WHAT IS EXPECTED
Starting at the line containing "GLIDE_ANGLE = -215.0", please quote every line up to and including the line containing "model.glb, bake each", exactly, and nothing beyond.

DATA SUPPLIED

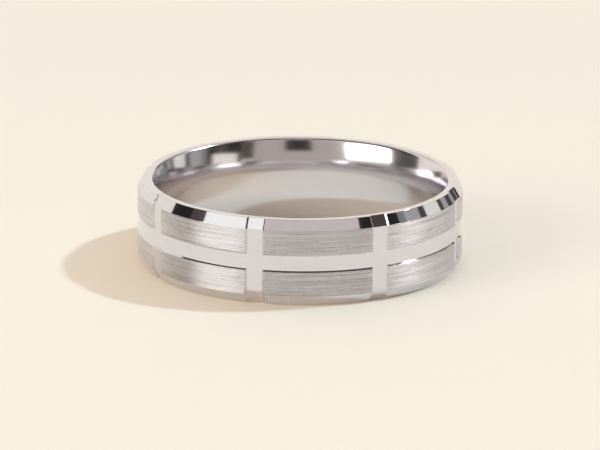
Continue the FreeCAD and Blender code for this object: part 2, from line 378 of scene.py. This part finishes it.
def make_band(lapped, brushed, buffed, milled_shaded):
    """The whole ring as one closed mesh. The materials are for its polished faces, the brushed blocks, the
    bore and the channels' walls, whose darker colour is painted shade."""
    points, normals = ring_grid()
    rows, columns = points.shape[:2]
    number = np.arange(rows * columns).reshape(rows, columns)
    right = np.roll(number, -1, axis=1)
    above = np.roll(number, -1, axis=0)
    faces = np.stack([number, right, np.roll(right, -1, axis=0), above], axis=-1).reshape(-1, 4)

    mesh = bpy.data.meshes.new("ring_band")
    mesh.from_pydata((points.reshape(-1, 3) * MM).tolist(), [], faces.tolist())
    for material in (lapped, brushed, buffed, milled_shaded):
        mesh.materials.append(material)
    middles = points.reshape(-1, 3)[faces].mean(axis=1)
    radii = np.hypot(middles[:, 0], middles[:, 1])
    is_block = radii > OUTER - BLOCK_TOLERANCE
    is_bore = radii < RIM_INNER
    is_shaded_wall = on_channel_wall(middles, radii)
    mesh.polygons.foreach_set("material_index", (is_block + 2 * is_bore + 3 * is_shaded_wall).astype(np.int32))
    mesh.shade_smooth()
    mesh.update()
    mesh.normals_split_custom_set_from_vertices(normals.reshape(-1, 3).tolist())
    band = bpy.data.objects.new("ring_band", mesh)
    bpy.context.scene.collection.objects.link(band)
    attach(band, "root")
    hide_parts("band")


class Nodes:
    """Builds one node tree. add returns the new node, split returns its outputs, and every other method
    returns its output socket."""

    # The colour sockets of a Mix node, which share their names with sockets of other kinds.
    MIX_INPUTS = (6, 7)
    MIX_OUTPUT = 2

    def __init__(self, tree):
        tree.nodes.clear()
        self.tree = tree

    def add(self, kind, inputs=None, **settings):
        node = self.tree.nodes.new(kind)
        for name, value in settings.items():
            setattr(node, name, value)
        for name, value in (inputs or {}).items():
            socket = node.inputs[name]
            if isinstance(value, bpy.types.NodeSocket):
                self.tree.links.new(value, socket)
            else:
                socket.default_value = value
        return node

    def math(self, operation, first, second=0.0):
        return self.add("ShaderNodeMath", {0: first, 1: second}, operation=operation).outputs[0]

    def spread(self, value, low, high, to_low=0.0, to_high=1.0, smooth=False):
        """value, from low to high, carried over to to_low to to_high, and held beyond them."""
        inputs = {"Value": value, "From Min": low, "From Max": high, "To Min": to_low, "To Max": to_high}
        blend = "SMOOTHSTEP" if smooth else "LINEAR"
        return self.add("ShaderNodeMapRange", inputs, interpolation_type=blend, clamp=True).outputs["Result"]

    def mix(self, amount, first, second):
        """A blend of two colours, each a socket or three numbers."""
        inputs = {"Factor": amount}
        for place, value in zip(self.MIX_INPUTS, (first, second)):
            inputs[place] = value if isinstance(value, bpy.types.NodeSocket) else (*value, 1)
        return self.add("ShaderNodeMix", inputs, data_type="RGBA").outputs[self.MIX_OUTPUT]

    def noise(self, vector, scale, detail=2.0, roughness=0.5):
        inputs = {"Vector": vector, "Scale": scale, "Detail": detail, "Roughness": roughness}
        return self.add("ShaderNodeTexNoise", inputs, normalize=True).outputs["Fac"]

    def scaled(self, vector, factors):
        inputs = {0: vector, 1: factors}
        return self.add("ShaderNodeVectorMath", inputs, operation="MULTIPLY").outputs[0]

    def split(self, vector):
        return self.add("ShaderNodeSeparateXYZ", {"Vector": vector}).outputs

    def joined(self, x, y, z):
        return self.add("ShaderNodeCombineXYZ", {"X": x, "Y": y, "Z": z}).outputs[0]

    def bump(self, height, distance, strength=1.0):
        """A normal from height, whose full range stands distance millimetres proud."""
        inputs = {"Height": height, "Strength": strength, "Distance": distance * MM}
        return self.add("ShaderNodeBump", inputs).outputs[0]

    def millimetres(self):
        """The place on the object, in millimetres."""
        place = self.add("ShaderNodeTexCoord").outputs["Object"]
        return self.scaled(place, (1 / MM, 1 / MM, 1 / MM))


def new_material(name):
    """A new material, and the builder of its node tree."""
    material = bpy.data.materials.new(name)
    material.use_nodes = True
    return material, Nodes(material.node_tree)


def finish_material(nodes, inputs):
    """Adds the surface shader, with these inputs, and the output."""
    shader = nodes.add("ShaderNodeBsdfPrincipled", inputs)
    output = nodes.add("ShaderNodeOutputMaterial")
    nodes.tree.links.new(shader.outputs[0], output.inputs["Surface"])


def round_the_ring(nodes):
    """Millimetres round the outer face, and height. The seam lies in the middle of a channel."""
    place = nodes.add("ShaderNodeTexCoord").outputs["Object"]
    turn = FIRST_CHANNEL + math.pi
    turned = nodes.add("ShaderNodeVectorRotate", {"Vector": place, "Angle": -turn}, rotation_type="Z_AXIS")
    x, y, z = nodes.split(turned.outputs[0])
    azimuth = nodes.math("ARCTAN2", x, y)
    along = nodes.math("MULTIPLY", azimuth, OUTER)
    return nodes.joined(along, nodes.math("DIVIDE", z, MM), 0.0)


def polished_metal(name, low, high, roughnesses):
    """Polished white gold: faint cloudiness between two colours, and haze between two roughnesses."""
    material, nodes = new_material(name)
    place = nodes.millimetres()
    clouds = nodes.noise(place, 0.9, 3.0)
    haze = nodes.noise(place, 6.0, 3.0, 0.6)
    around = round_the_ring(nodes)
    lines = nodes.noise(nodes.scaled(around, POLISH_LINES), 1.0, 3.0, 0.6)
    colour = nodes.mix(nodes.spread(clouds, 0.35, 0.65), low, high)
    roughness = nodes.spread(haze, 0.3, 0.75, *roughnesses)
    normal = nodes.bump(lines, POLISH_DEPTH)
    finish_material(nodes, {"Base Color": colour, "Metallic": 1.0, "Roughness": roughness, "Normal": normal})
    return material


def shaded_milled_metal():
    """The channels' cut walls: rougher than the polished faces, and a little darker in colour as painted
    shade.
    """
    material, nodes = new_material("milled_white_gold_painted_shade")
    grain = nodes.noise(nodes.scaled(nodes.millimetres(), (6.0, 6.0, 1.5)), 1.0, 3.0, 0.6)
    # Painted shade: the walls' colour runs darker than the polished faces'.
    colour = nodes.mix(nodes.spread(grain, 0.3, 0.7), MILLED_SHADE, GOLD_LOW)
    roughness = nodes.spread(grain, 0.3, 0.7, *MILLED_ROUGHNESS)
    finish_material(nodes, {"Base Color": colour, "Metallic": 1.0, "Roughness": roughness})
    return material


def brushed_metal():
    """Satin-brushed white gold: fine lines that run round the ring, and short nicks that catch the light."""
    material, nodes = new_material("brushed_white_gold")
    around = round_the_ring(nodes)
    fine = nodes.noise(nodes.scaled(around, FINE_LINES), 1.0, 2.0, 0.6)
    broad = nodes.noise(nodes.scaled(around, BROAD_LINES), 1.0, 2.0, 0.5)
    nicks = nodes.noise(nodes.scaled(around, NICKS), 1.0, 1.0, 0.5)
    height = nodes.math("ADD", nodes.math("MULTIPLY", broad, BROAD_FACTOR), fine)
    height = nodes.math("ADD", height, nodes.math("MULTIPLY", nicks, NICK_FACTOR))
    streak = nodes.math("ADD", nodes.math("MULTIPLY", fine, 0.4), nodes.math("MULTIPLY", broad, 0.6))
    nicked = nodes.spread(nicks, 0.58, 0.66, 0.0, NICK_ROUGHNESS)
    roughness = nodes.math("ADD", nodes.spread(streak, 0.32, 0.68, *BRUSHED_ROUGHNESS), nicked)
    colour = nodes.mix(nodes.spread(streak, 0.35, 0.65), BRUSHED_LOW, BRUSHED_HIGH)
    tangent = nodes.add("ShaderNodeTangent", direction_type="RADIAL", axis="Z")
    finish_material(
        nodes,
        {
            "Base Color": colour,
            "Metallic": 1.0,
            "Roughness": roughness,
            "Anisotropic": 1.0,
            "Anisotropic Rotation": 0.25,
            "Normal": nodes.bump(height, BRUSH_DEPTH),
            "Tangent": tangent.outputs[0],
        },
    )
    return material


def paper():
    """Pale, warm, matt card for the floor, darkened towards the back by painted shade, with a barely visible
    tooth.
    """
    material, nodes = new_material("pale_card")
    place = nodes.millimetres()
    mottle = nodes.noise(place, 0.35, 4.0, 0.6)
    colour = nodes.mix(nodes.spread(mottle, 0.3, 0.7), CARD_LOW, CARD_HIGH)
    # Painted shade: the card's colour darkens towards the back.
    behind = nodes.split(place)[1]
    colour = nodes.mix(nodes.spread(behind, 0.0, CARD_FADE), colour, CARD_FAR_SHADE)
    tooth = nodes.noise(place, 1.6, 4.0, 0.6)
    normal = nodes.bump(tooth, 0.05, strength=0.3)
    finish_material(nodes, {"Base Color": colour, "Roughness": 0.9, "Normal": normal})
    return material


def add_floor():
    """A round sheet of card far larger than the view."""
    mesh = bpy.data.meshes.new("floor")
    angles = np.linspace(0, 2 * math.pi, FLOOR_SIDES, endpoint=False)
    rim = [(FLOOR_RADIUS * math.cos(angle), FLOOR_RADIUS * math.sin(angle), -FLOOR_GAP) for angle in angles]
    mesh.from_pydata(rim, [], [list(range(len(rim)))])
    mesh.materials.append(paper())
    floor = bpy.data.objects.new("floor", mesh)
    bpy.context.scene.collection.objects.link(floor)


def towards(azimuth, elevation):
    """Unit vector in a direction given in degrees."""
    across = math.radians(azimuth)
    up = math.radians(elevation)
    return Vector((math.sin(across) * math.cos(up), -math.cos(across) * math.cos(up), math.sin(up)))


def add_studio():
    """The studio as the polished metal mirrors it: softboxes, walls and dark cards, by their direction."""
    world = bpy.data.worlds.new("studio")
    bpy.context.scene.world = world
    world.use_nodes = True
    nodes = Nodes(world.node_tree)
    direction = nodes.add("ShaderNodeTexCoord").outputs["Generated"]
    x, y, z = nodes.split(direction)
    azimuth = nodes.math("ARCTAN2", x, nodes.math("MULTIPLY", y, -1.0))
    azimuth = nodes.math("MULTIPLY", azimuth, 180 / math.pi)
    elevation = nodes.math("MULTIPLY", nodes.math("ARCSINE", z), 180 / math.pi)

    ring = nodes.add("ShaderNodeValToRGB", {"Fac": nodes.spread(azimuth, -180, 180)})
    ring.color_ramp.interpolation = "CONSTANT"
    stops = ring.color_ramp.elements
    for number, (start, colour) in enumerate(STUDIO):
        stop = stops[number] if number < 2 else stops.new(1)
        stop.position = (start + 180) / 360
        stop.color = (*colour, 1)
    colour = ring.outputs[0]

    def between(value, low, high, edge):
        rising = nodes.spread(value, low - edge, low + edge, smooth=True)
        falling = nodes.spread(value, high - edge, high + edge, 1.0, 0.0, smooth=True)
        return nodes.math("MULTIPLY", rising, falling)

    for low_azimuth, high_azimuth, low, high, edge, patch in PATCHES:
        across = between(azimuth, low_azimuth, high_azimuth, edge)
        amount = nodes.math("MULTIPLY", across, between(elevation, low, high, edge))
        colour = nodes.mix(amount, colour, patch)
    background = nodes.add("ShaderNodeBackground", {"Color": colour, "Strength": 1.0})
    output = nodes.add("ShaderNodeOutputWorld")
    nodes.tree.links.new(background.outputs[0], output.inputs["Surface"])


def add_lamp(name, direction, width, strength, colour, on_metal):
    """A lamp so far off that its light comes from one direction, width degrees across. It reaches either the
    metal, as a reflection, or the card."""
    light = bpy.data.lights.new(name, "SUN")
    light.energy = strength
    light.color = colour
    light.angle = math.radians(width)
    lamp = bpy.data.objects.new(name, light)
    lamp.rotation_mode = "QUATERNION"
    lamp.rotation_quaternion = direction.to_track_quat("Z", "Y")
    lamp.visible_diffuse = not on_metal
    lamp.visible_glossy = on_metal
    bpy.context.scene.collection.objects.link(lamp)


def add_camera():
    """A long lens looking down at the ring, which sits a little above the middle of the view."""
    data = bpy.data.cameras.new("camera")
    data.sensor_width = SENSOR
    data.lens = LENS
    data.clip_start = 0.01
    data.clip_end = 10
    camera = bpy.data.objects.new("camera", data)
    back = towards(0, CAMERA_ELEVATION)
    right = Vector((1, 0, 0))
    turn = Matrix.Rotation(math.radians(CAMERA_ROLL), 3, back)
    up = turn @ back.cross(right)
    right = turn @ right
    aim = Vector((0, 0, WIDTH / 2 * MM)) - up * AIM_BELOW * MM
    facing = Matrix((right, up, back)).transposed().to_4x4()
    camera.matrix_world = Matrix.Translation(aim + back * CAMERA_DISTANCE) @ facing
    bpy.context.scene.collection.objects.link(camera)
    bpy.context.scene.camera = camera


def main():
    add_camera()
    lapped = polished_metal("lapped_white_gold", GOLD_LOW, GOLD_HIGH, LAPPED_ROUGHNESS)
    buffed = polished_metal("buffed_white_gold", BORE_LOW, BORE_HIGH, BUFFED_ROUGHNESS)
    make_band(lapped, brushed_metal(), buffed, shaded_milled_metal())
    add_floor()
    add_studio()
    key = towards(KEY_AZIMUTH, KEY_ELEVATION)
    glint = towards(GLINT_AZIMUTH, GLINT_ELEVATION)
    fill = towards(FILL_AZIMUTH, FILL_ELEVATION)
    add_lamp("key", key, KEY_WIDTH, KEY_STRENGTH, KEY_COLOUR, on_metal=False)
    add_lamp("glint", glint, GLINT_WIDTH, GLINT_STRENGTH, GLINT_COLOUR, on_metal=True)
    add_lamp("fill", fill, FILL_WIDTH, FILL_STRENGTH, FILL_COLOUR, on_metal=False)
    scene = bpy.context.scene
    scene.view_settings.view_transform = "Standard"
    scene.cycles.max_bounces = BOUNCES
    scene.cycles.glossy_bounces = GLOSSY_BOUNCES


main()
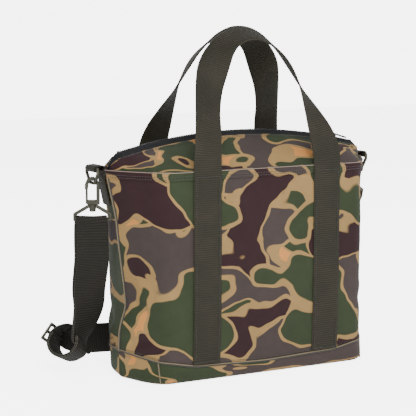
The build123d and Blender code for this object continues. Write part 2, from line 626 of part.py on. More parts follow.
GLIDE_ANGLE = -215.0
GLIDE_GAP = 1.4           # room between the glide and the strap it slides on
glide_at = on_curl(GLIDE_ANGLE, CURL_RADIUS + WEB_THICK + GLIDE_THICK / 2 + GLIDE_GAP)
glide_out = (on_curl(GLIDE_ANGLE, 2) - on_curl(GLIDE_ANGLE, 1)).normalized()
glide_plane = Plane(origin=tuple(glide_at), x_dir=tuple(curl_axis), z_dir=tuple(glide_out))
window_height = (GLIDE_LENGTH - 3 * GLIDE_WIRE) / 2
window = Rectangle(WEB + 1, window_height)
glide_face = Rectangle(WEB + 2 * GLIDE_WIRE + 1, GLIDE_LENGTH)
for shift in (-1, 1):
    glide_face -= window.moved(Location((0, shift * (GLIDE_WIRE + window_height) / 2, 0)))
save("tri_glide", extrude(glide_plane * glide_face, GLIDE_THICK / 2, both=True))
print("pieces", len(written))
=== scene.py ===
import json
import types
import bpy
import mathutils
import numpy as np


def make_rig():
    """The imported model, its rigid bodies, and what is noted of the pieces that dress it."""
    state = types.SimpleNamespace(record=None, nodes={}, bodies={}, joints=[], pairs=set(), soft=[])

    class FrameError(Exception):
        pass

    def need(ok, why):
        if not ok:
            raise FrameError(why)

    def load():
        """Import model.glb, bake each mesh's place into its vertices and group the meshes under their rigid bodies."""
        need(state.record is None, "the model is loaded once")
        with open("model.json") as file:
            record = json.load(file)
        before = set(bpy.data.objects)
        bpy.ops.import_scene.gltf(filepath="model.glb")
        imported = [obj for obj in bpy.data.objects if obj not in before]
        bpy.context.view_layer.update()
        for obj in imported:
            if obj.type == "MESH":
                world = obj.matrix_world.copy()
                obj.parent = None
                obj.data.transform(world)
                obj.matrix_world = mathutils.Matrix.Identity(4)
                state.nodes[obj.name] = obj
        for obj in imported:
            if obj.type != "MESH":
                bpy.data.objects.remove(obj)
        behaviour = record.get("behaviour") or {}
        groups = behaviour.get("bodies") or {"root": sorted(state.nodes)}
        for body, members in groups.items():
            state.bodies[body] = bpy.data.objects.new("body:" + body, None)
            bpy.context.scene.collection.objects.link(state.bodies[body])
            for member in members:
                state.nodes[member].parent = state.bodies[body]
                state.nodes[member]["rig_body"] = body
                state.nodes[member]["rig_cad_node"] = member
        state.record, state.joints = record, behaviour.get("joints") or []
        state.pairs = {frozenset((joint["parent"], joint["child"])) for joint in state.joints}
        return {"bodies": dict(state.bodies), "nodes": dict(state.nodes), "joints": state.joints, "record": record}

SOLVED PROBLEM
GLIDE_ANGLE = -215.0
GLIDE_GAP = 1.4           # room between the glide and the strap it slides on
glide_at = on_curl(GLIDE_ANGLE, CURL_RADIUS + WEB_THICK + GLIDE_THICK / 2 + GLIDE_GAP)
glide_out = (on_curl(GLIDE_ANGLE, 2) - on_curl(GLIDE_ANGLE, 1)).normalized()
glide_plane = Plane(origin=tuple(glide_at), x_dir=tuple(curl_axis), z_dir=tuple(glide_out))
window_height = (GLIDE_LENGTH - 3 * GLIDE_WIRE) / 2
window = Rectangle(WEB + 1, window_height)
glide_face = Rectangle(WEB + 2 * GLIDE_WIRE + 1, GLIDE_LENGTH)
for shift in (-1, 1):
    glide_face -= window.moved(Location((0, shift * (GLIDE_WIRE + window_height) / 2, 0)))
save("tri_glide", extrude(glide_plane * glide_face, GLIDE_THICK / 2, both=True))
print("pieces", len(written))
=== scene.py ===
import json
import types
import bpy
import mathutils
import numpy as np


def make_rig():
    """The imported model, its rigid bodies, and what is noted of the pieces that dress it."""
    state = types.SimpleNamespace(record=None, nodes={}, bodies={}, joints=[], pairs=set(), soft=[])

    class FrameError(Exception):
        pass

    def need(ok, why):
        if not ok:
            raise FrameError(why)

    def load():
        """Import model.glb, bake each mesh's place into its vertices and group the meshes under their rigid bodies."""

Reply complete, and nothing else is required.